For Davis, Mears said, the habeas push is going to be an uphill battle.

Claims based on witness recantations are seen as presenting a potential for a slippery slope, said Mears. "Recantations as a basis for new trials are very dangerous," he said, "because it opens up avenues: How many recantations does it take? What's the value to be placed on some recantations versus others? ... I think to use recantation testimony, while in this particular case it certainly is causing a perceived injustice, I just think it's going to be difficult for any appellate court to make its decision based on recanted testimony."

THE 2006 CASE

The parties' briefs address when Davis should have and could have raised his claim that he is innocent.

Davis' case previously was at the 11th Circuit in September 2006, when a panel affirmed U.S. District Judge John F. Nangle's denial of Davis' first federal habeas petition. That panel -- the same one that issued last month's stay -- held that Nangle correctly rejected Davis' claims that his conviction was unconstitutional because the state knowingly had presented false evidence and withheld exculpatory material and because Davis' trial counsel was ineffective.

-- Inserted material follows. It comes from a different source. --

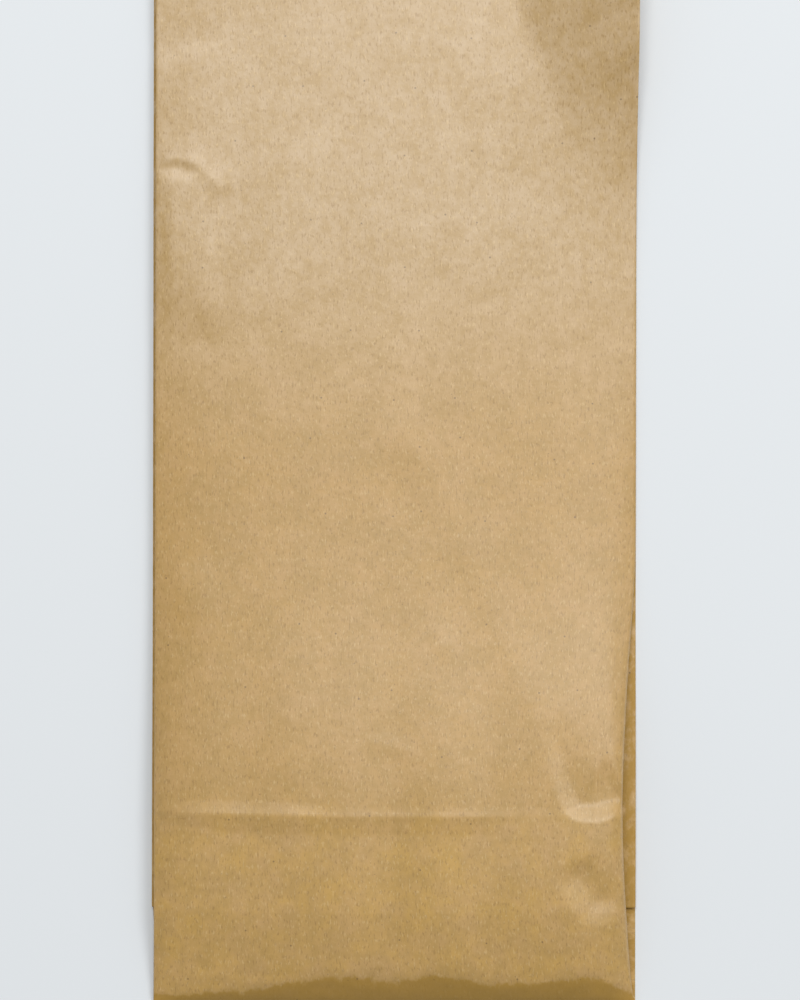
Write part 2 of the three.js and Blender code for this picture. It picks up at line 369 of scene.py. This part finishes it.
CREASES = (
    # The edge of the turned-up base, showing through from behind.
    Crease(((-66, 52.0), (-40, 51.6), (-18, 51.3)), lip=0.32, left=3.4, right=4.9, curl=1.0, fade=8.0),
    Crease(
        ((-66, 51.8), (-30, 51.3), (-10, 51.2), (36, 51.2)),
        lip=0.6, left=30.0, right=4.7, curl=1.0, tail=18.0,
    ),
    Crease(((-24, 51.3), (-10, 51.2), (40, 51.3)), lip=0.06, left=1.1, right=1.1, curl=1.0, tail=16.0),
    Crease(((-64, 47.4), (-54, 47.2), (-45, 46.6)), lip=0.24, left=0.9, right=4.0, fade=4.0),
    # The pocket pressed in at the right, above that edge.
    Crease(
        (
            (63, 52.4), (60, 51.4), (56.1, 50.5), (53.9, 49.8), (50, 49.9), (47.5, 50.5), (45.6, 52.2),
            (44.2, 54.8), (42.2, 59.5), (39, 70), (36, 78),
        ),
        drop=1.5, fall=4.4, rise=18.0, fade=2.5, tail=32.0,
    ),
    # A shallower one below it.
    Crease(
        ((61, 22.4), (56, 22.1), (50, 22.2), (43.3, 32.3), (41, 36)),
        drop=1.3, fall=6.5, rise=9.0, fade=3.0, tail=5.0,
    ),
    # The crescent near the upper left, and the creases down the left edge below and above it.
    Crease(
        ((-63, 224.8), (-58.6, 226.1), (-55, 225.2), (-51, 223)),
        lip=0.28, left=10.0, right=1.6, drop=0.1, fall=2.0, rise=14.0, fade=2.0, tail=5.0,
    ),
    Crease(
        ((-57, 226), (-50.5, 222.6), (-47.6, 219), (-46.6, 214)),
        lip=0.4, left=8.0, right=4.0, fade=4.0,
    ),
    Crease(((-59.6, 224), (-59.6, 181)), lip=0.7, left=14.0, right=5.5, curl=1.0, fade=4.0, tail=12.0),
    Crease(((-60.5, 219.5), (-58.5, 216.2)), lip=0.15, left=1.0, right=1.6, fade=1.2),
    Crease(
        ((-47.5, 206), (-50, 198), (-50.5, 188), (-49.5, 178.8)),
        lip=0.3, left=9.0, right=13.0, fade=12.0,
    ),
    Crease(
        ((-65, 175.2), (-57.4, 177.9), (-52.4, 178.2), (-45.5, 177.6)),
        lip=-0.3, left=3.5, right=6.0, fade=3.0,
    ),
    Crease(((-49.5, 119.6), (-51, 111), (-55.5, 103)), lip=0.15, left=6.0, right=10.0, fade=5.0),
    Crease(((-56, 120), (-58, 99)), lip=0.5, left=12.0, right=6.5, curl=1.0, fade=8.0, tail=8.0),
    Crease(((-66, 253.6), (-57, 256.3), (-45, 260)), lip=-0.32, left=10.0, right=4.5, fade=2.0),
    # The corner at the upper right, which turns up beyond a long soft valley.
    Crease(
        (
            (60, 211), (54.5, 221), (48.8, 231), (43, 242.5),
            (39.8, 252.5), (36.2, 259.5), (33.4, 268.5), (28, 290),
        ),
        lip=-0.35, left=10.0, right=6.0, turn=0.36, fade=62.0, tail=0.01,
    ),
    # Soft waves across the middle.
    Crease(((10, 198.2), (24, 199.5), (36, 197)), lip=0.12, left=5.0, right=10.0, fade=6.0),
    Crease(
        ((47.5, 52), (40.5, 70.6), (26.8, 102), (15, 132.7), (-2, 158.2)),
        lip=0.25, left=10.0, right=14.0, fade=14.0,
    ),
    Crease(((-9, 71.5), (-1, 70.2), (8, 67)), lip=0.15, left=3.5, right=5.0, fade=4.0),
    Crease(((10.4, 102), (13.9, 95.2), (17.6, 90.6)), lip=0.6, left=1.3, right=2.0, fade=2.5),
    # The edge of the outer base flap, very faint.
    Crease(
        ((-62, 22.4), (-20, 22.1), (-4, 21.1), (14, 21.8), (40, 21.8), (60, 22.0)),
        lip=0.07, left=1.4, right=1.0,
    ),
    # The crumpled corners of the bottom fold.
    Crease(((-66, 2.4), (-62, 3.2), (-57.5, 2.4)), lip=0.3, left=1.2, right=1.6, fade=1.5),
    Crease(((56, 8.0), (59, 5.0), (61.5, 2.0)), lip=0.4, left=2.0, right=4.0, fade=1.5),
)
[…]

In that round at the 11th Circuit, Davis' defense team said Nangle was wrong to refuse to consider evidence of Davis' innocence and consider only the merits of his complaints about the trial process itself. But the 11th Circuit said then that because Davis didn't make a "substantive claim of actual innocence," he couldn't complain that Nangle had not looked at evidence of innocence.

DAVIS' ARGUMENTS

In their most recent filing, Davis' attorneys, Jason Ewart and Danielle M. Garten of Arnold & Porter in Washington and Thomas H. Dunn of the Georgia Resource Center, say that Davis could not have raised a stand-alone innocence claim in his first petition because it was not ripe until he exhausted all of his state remedies, including executive clemency. They note that the district court denied Davis' attempt to stay his first federal habeas petition (filed to meet the one-year AEDPA statute of limitations) so that he could pursue state remedies.

Davis' lawyers also dispute the state's suggestion that the availability of state remedies means federal courts are forever closed to stand-alone innocence claims. That, Davis' attorneys say, would render meaningless the constitutional right to not be executed if you are innocent, assumed for the sake of argument by the U.S. Supreme Court's majority in Herrera v. Collins, 506 U.S. 390 (1993). The court in that case found that all states that have capital punishment offer executive clemency, Davis' lawyers note.

The defense lawyers say Davis' new petition is not barred by the requirement of due diligence, because, except for one recent affidavit implicating another man in the murder of MacPhail, all of the evidence supporting Davis' innocence claim was discovered before or during the first federal habeas proceeding and submitted to the district court before it ruled on any substantive motion.

Even if Davis hasn't met the diligence prong, Davis' attorneys write, there still is no procedural barrier to his second habeas petition because the 11th Circuit said that persuasive, free-standing innocence claims should not be barred by procedural default.

THE STATE'S ARGUMENT

It's the job of lawyers in the state attorney general's office to fight Davis' attempts in habeas. In their brief filed at the 11th Circuit, AG Thurbert E. Baker, Deputy AG Mary Beth Westmoreland and Senior Assistant AG Susan V. Boleyn argue that to the extent he can even make such a claim, Davis' stand-alone actual innocence claims could have been raised at any time. Instead, they say, he waited until last year, when he filed a motion for new trial in Chatham County.

Herrera merely assumes actual innocence renders execution of a defendant unconstitutional if there's no state avenue open to process a claim, argue the state's lawyers. Exhaustion of state remedies is irrelevant, they say, because claims of innocence are properly left to the state courts.

Davis cannot satisfy the due diligence requirement, the state's lawyers write, because he had the factual evidence to make a free-standing innocence claim in the first habeas case, and even then the district court said he hadn't been diligent in presenting his affidavits.

They argue that courts reviewing his case already have determined Davis cannot meet a miscarriage of justice standard and that it's a higher standard to show "no reasonable factfinder" would have found him guilty of murder. The U.S. Supreme Court has criticized use of affidavits alone to establish actual innocence, they add.

The state's lawyers write that the issue of whether Davis can be executed if he can show actual innocence but not due diligence "is not currently before the court." They say the 11th Circuit is not to decide at this point whether Davis is actually innocent. Rather, it simply is to decide whether Davis meets the statutory requirements to file another habeas petition, which include both due diligence and that, but for constitutional error, no reasonable factfinder would have found him guilty.

The case is In re Troy Anthony Davis, No. 08-16009.